Alignment between government and local manufacturing businesses, paired with a competitive exchange rate and the import of skilled industry people, could see this powerful, albeit beleaguered sector, rise to its former glory and change economic prospects within months, an industry lobby group said on Thursday.
Manufacturing Circle chairperson Stewart Jennings said that the group would use information gathered in its inaugural quarterly bulletin, released in Johannesburg on Thursday, to actively engage with government on high-level national economic policy issues.
The bulletin showed that the country’s manufacturing sector had declined, from contributing 25% to South Africa’s gross domestic product during its heydays in the 1960s, to only about 15% currently.
Jennings said that certain policy directions recently taken by government such as the implementation of the Industrial Policy Action Plan (Ipap2) and its New Growth Path were positive, but needed additional detail and clarification.
Economist and adviser to the Manufacturing Circle Iraj Abedian agreed, saying that the plan was a step in the right direction, but that business was not homogenous and that therefore different manufacturing sectors would need to develop their own plans through individual forums, which could be used to fill in some of the detail.
“An industrial policy strategy that has already picked the ‘winners’ is putting the cart before the horse”, Abedian said, referring to those sectors, such as the automotive sector, receiving preference in the Ipap2.
Abedian also said that the global economic environment would continue to be volatile for the next ten years and that government needed to seriously consider “intra-decade” strategic intervention to stabilise the rand, which is one of the most volatile currencies in the world.

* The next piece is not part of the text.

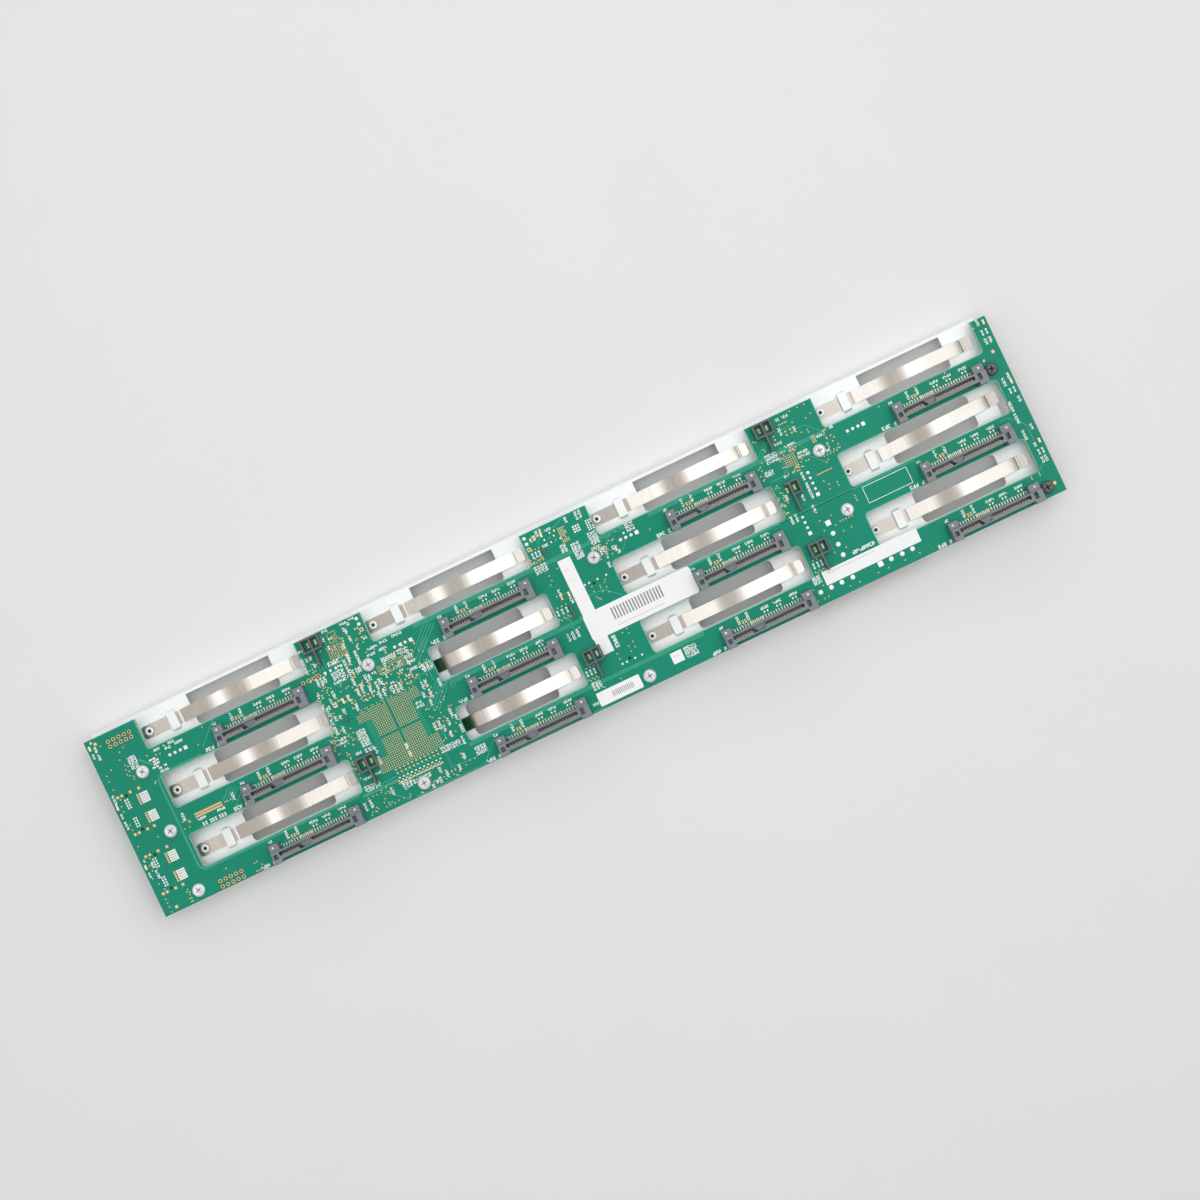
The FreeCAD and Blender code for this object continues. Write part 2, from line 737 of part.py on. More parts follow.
def make_light_shield(column, row):
    """A two-cell frame round a pair of lamps, with a fin between the light paths."""
    body = new_body(f"light_shield_c{column + 1}_r{row + 1}")
    place(body, across(column, "shield_start"), down(row, "shield_drop"), BOARD_TOP)
    walls = new_sketch(body)
    draw_outline(walls, [
        ("0", "0"), ("shield_length", "0"), ("shield_length", "-shield_depth"), (FIN_END, "-shield_depth"),
        (FIN_END, "-fin_reach"), ("fin_start", "-fin_reach"), ("fin_start", "-shield_depth"),
        ("0", "-shield_depth"),
    ])
    draw_rectangle(walls, "shield_wall", CELL_LOW, "fin_start", "-shield_wall")
    draw_rectangle(walls, FIN_END, CELL_LOW, CELL_END, "-shield_wall")
    pad(body, walls, "shield_rise")


def make_broken_shield():
    """The shield that has lost its left cell: only the right cell, a wall end and the fin."""
    column, row = BROKEN_SHIELD
    body = new_body(f"light_shield_c{column + 1}_r{row + 1}")
    place(body, across(column, "shield_start"), down(row, "shield_drop"), BOARD_TOP)
    walls = new_sketch(body)
    draw_outline(walls, [
        ("2.3", "0"), ("shield_length", "0"), ("shield_length", "-shield_depth"), (FIN_END, "-shield_depth"),
        (FIN_END, "-fin_reach"), ("fin_start", "-fin_reach"), ("fin_start", "-1.3"), ("2.3", "-shield_wall"),
    ])
    draw_rectangle(walls, FIN_END, CELL_LOW, CELL_END, "-shield_wall")
    pad(body, walls, "shield_rise")


def make_shield_stubs():
    """What is left where three shields have broken off: two fin ends and a peg."""
    body = new_body("shield_stubs")
    stubs = new_sketch(body, height=BOARD_TOP)
    broken = [
        (1, 0, [(3.95, 13.6), (4.75, 13.6), (4.85, 10.1), (3.95, 10.4)]),
        (1, 1, [(4.35, 15.0), (5.15, 15.0), (4.85, 8.4), (4.15, 8.6)]),
        (0, 1, [(3.4, 12.5), (4.5, 13.4), (5.4, 12.4), (4.4, 11.5)]),
    ]
    for column, row, corners in broken:
        draw_outline(stubs, [
            (across(column, f"shield_start + {step}"), down(row, drop)) for step, drop in corners
        ])
    pad(body, stubs, "stub_rise")


def lamp_places():
    """The centre of every lamp: pairs in the shields, single ones at the board's two ends."""
    pairs = [(column, row, step) for column in COLUMNS[:3] for row in ROWS for step in LAMP_STEPS]
    places = [(across(column, step), down(row, "lamp_drop")) for column, row, step in pairs]
    for row in ROWS:
        places.append((across(3, 81.4), down(row, "lamp_drop - 1.2")))
        places.append((from_left(1.4), down(row, "lamp_drop")))
    return places


def make_lamps():
    """The small status lamps soldered to the board."""
    body = new_body("status_lamps")
    lamps = new_sketch(body, height=BOARD_TOP)
    for x, y in lamp_places():
        draw_centred(lamps, x, y, "lamp_width", "lamp_length")
    pad(body, lamps, "lamp_rise")


# ---- labels ---------------------------------------------------------------------------

def make_label(name, left, top, right, bottom, corner):
    """A paper label laid flat on the board, its sides given from the board's left top corner."""
    body = new_body(name)
    paper = new_sketch(body, height=BOARD_TOP)
    draw_rectangle(paper, from_left(left), from_edge(bottom), from_left(right), from_edge(top))
    pad(body, paper, "label_thick")
    thick = number("label_thick")
    fillet(body, lambda edge: is_upright(edge, thick), corner)


# ---- parts behind the board -----------------------------------------------------------

LOW_POWER_Y = from_edge(78)
LOW_POWER_X = (from_left(322.8), from_left(351.4))
SIDE_POWER = (from_left(331), from_edge(59.7))
DATA_PLACES = [(from_left(113.4), from_edge(13.5)), (from_left(105), from_edge(40))]
HEADER_PLACES = [(from_left(332.4), from_edge(33.6), 12.7), (from_left(321.4), from_edge(49), 10.2)]


def rear_connectors():
    """Centre and plan size of every connector that reaches back through the plate."""
    places = [(x, LOW_POWER_Y, "power_length", "power_depth") for x in LOW_POWER_X]
    places.append((*SIDE_POWER, "power_depth", "power_length"))
    places += [(x, y, "data_depth", "data_length") for x, y in DATA_PLACES]
    places += [(x, y, "header_depth", str(length)) for x, y, length in HEADER_PLACES]
    return places


def make_power_socket(name, x, y, upright):
    """A four-way cable socket with a square cavity for each way."""
    body = new_body(name)
    place(body, x, y, BOARD_UNDER)
    block = new_sketch(body)
    sides = ("power_depth", "power_length") if upright else ("power_length", "power_depth")
    draw_centred(block, "0", "0", *sides)
    pad(body, block, "power_rise", reverse=True)
    ways = new_sketch(body, height="power_cavity_deep - power_rise")
    for way in (-1.5, -0.5, 0.5, 1.5):
        spot = ("0", f"{way}*power_pitch") if upright else (f"{way}*power_pitch", "0")
        draw_centred(ways, *spot, "power_cavity", "power_cavity")
    pocket(body, ways, "power_cavity_deep")


def make_data_socket(name, x, y):
    """A signal cable socket: a thin-walled shroud round a flat tongue."""
    body = new_body(name)
    place(body, x, y, BOARD_UNDER)
    block = new_sketch(body)
    draw_centred(block, "0", "0", "data_depth", "data_length")
    pad(body, block, "data_rise", reverse=True)
    ring = new_sketch(body, height="shroud_deep - data_rise")
    for inset in ("data_wall", "data_tongue_inset"):
        draw_centred(ring, "0", "0", f"data_depth - 2*{inset}", f"data_length - 2*{inset}")
    pocket(body, ring, "shroud_deep")


def make_signal_headers():
    """Two small cable headers, each an open-topped shroud."""
    body = new_body("signal_headers")
    blocks = new_sketch(body, height=BOARD_UNDER)
    troughs = new_sketch(body, height=f"{BOARD_UNDER} - header_rise + shroud_deep")
    for x, y, length in HEADER_PLACES:
        draw_centred(blocks, x, y, "header_depth", length)
        draw_centred(troughs, x, y, "header_depth - 2*header_wall", f"{length} - 2*header_wall")
    pad(body, blocks, "header_rise", reverse=True)
    pocket(body, troughs, "shroud_deep")


def make_switch_chip():
    """The large switch chip soldered behind the board's via field, with its metal lid."""
    body = new_body("switch_chip")
    base = new_sketch(body, height=BOARD_UNDER)
    x, y = from_left(125.7), from_edge(52.7)
    draw_centred(base, x, y, "chip_side", "chip_side")
    pad(body, base, "chip_rise/2", reverse=True)
    lid = new_sketch(body, height=f"{BOARD_UNDER} - chip_rise/2")
    draw_centred(lid, x, y, "chip_side - 2*chip_lid_inset", "chip_side - 2*chip_lid_inset")
    pad(body, lid, "chip_rise/2", reverse=True)


# ---- the whole part -------------------------------------------------------------------

def make_all():
    """Build every sub-part."""
    make_circuit_board()
    make_back_plate()
    make_rivets()
    make_standoffs()
    make_screws("board_screws", screw_places())
    make_screws("corner_screws", corner_screw_places())
    for column in COLUMNS:
        for row in ROWS:
            make_leaf_spring(column, row)
            make_drive_socket(column, row)
            make_contacts(column, row)
    for column, row in WHOLE_SHIELDS:
        make_light_shield(column, row)
    make_broken_shield()
    make_shield_stubs()
    make_lamps()
    make_label("centre_label", 217.6, 42.6, 268.4, 54.9, 1.5)
    make_label("lower_label", 208.6, 75.6, 228.9, 81.7, 0.6)
    make_power_socket("power_socket_left", LOW_POWER_X[0], LOW_POWER_Y, False)
    make_power_socket("power_socket_right", LOW_POWER_X[1], LOW_POWER_Y, False)
    make_power_socket("power_socket_side", *SIDE_POWER, True)
    for name, spot in zip(("data_socket_upper", "data_socket_lower"), DATA_PLACES):
        make_data_socket(name, *spot)
    make_signal_headers()
    make_switch_chip()


def write_parts():
    """Stop at any failed object, then write one STEP file for each sub-part."""
    doc.recompute()
    failed = [item.Name for item in doc.Objects if {"Invalid", "Error"} & set(item.State)]
    if failed:
        raise RuntimeError(f"failed objects: {failed}")
    os.makedirs("parts", exist_ok=True)
    for body in doc.findObjects("PartDesign::Body"):
        shape = body.Shape
        if shape.isNull() or not shape.isValid():
            raise RuntimeError(f"bad shape: {body.Label}")
        shape.exportStep(f"parts/{body.Label}.step")
        print(f"{body.Label}: {len(shape.Solids)} solids, {shape.Volume:.1f} mm3")


fill_sheet()
make_all()
write_parts()
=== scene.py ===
"""Looks for the drive backplane board: finishes, printed and plated detail, contacts and stage.

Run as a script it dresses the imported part. Laid out as an add-on, its panel lists one
operator for each group of like pieces.
"""

import math
import random

import bmesh
import bpy
from bpy.props import FloatProperty, FloatVectorProperty, IntProperty, PointerProperty
from mathutils import Matrix, Vector


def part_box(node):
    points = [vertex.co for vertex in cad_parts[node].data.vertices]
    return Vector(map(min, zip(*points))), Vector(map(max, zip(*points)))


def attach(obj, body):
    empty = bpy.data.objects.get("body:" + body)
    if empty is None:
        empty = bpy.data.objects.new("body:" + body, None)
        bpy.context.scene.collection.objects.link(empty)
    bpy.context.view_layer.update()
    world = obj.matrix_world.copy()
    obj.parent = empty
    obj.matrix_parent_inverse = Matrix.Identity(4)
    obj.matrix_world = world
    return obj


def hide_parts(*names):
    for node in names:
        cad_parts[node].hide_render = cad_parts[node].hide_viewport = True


bl_info = {
    "name": "Drive Backplane Looks",
    "version": (1, 0, 0),
    "blender": (4, 5, 0),
    "location": "View3D > Sidebar > Backplane",
    "description": "Finishes and fine detail for a drive backplane board",
    "category": "Object",
}

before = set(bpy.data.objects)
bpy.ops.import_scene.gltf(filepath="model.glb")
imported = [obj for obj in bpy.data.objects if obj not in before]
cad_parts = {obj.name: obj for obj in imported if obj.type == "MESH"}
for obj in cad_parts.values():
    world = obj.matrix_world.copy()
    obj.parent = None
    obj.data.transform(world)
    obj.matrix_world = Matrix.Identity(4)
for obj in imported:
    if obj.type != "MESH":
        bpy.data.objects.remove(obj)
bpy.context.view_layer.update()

MM = 0.001
COLUMNS = range(1, 5)
ROWS = range(1, 4)
BOARD_LOW, BOARD_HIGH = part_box("circuit_board")

# in mm, from the left top corner of a drive place
SOCKET_CORNER = (29.4, 19.1)
SHORT_WINDOWS = ((2, 2), (2, 3))
SHORT_START = 19.5

# in mm from a drive place's corner: the amber part of the left status lamp, and its lift
LAMP_SPOT = (81.5, 4.7, 0.71)
# in mm from a socket's upper corner: a blade's middle along, across and into the slot
BLADE_BACK, BLADE_BELOW, BLADE_DEEP = 0.6, 5.42, 2.6

# colour and strength of the surroundings: for matt faces, for metal, and for the camera
SURROUNDINGS = (
    ((0.97, 0.98, 1.0, 1.0), 0.30),
    ((0.66, 0.60, 0.545, 1.0), 0.72),
    ((0.90, 0.90, 0.90, 1.0), 1.0),
)

# half the floor's side, and how far the camera sees, in metres
FLOOR_REACH = 6.0
FAR_CLIP = 50.0
# the sensor's width in mm
SENSOR_WIDTH = 36.0

# the camera's place over the board's face in metres, and its turn in degrees
CAMERA_PLACE = (0.0127, 0.0005, 1.078)
CAMERA_TURN = -25.4

# name, place, size and share of the panel power: soft light for matt faces
SOFT_LIGHTS = (
    ("top_light", (0.05, 0.10, 1.70), (1.0, 1.0), 1.08),
    ("side_light", (0.60, 0.12, 1.30), (1.2, 0.84), 0.36),
    ("strip_light", (-0.65, 0.05, 1.30), (1.2, 0.60), 0.16),
    ("back_light", (0.15, 1.10, 1.10), (1.6, 0.8), 0.32),
)
# the same for the dimmer panels that only metal and gloss show
SHOWN_PANELS = (
    ("side_panel", (0.65, 0.10, 1.24), (1.2, 0.64), 0.24),
    ("far_panel", (1.07, 0.10, 0.90), (1.2, 0.49), 0.10),
    ("strip_panel", (-0.77, 0.05, 1.26), (1.2, 0.45), 0.17),
)


def spot(x, y, lift=0.0):
    """A point x mm from the board's left end and y mm below its flange edge, lifted off its face."""
    return Vector((BOARD_LOW.x + x*MM, BOARD_HIGH.y - y*MM, BOARD_HIGH.z + lift*MM))


def from_window(column, row, across, below, lift=0.0):
    """A point measured from the left top corner of one drive place, found by its socket's corner."""
    low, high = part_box(f"drive_socket_c{column}_r{row}")
    x = (low.x - BOARD_LOW.x)/MM - SOCKET_CORNER[0]
    y = (BOARD_HIGH.y - high.y)/MM - SOCKET_CORNER[1]
    return spot(x + across, y + below, lift)


def drive_places():
    """Column and row of all twelve drive places."""
    return [(column, row) for column in COLUMNS for row in ROWS]


# ---- settings -------------------------------------------------------------------------

def colour(name, description, default):
    """A colour setting, three linear channels."""
    return FloatVectorProperty(name=name, description=description, default=default, subtype="COLOR",
                               min=0.0, max=1.0)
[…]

“We need an exchange rate at about R8, R8,50 to the dollar for the industry to be competitive, thrive and expand, with current exchange rates growth will be difficult.”
Abedian acknowledged that it would be very costly to intervene in currency issues, but said that the alternative, such as the additional industrial and employment opportunities that will not be created and other jobs that could be lost would be far more costly.
Finance Minister Pravin Gordhan told Reuters this week that the government would not intervene to weaken the rand, which has gained more than 30% to the dollar since the beginning of 2009.
Further, the quarterly survey showed that 70% of respondents were concerned about the dire skills shortage experienced in the country’s manufacturing sector.
Jennings said that an effective and immediate solution to the problem would be to import skilled people to impart their knowledge to the South African labour force.
The circle highlighted that South Africa’s manufacturing sector had suffered from three decades of underinvestment, which had driven deindustrialisation in a country with a once, vigorous, manufacturing industry.
Nevertheless, the Manufacturing Circle believed that the sector was resilient and could be re-energised with just a couple of “tough, but very much needed” policy decisions.
EXPORTS
Manufacturing Circle member, and Bell Equipment CEO, Gary Bell said that South Africa had a lot to offer in terms of the niche and quality of manufacturing that it could provide the rest of the world with.
Currently, South Africa exports the majority, about 40%, of its manufactured products to other African markets, and Bell emphasised that the country could further consolidate and grow this market, especially leveraging from the proximity of the country to other African markets.
Interestingly, while China is the biggest importer of South Africa’s raw minerals, it hardly featured in picking up manufactured products from the country, at 1,3%.
South Africa’s traditional trading partners, including North America and Europe, still featured strongly, together taking up just over 38% of the country’s export manufacturing market.